Studs Terkel He remembered you from Spain.

Eddie Balchowsky Yes, he did. He, he motioned to me to come up there. And I walked up on the stage, and he handed me a, a sheaf of music, and it was all transposed music, I mean, like "Ol' Man River" was in the key of E flat, he had it in the key of A. I mean it was keys that I had never played these songs in, but we got through that one. Oh, and another thing, there was a, a party given, there was a young Spanish republican fighter who all we knew him was by his first name, his first Spanish name. And there was a party to raise money for, for the Spanish army. And Paul was there, and I was there, and Paul sang and I sang, and he sang, "Los Cuatros Generales", and that's when I sang the, a song that he taught me. And then we parted again, and that was the last I saw of him, and I, I'm just grateful that I knew

Paul Robeson him. [singing

Studs Terkel What else to be said?

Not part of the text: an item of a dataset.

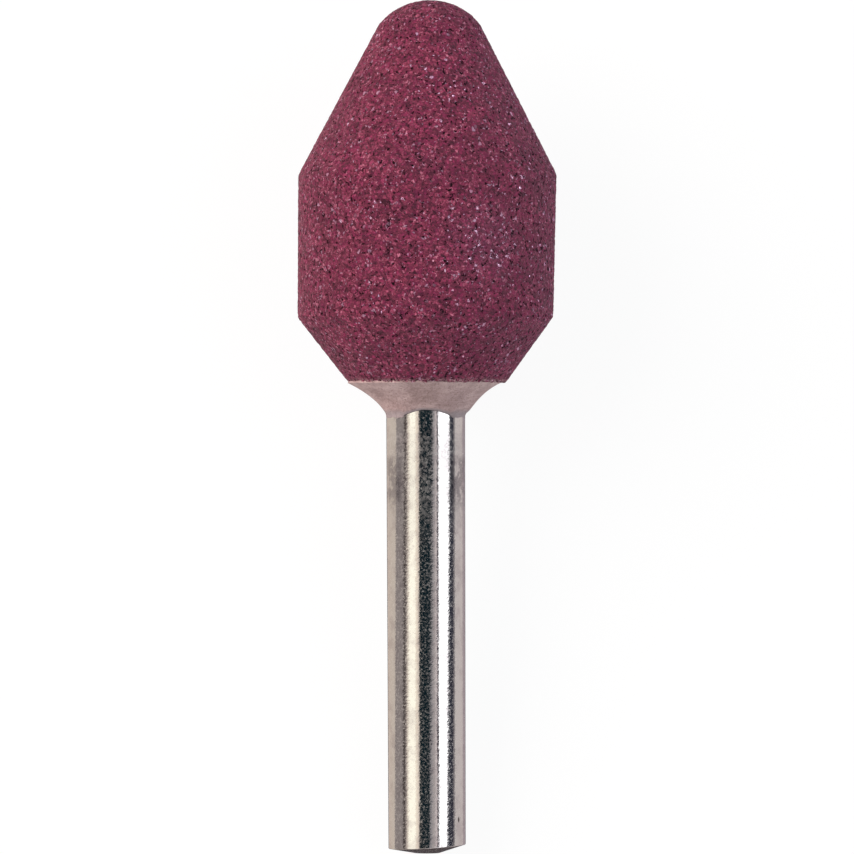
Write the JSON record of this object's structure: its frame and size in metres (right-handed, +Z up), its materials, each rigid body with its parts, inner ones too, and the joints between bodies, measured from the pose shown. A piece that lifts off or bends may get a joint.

Perhaps, in the words of Bessie Smith's old blues song, "It's Been a Long Old Road" for Paul Robeson, beginning with his college days as an All-American football player to his pro football days to his days as an actor in a theater. In early Eugene O'Neill plays, "All God's Chillun Got Wings", "Emperor Jones" up to "Othello", a concert stage, his travels through the world, the languages he mastered: German, Russian, French, Italian, Yiddish, Hebrew as well, no doubt, as some African dialects, his spirituals. You might say in the life of this artist who for so long has been considered a non-person because of his independence, at times very unpopular stands, is reflected the agony and the glory of a people.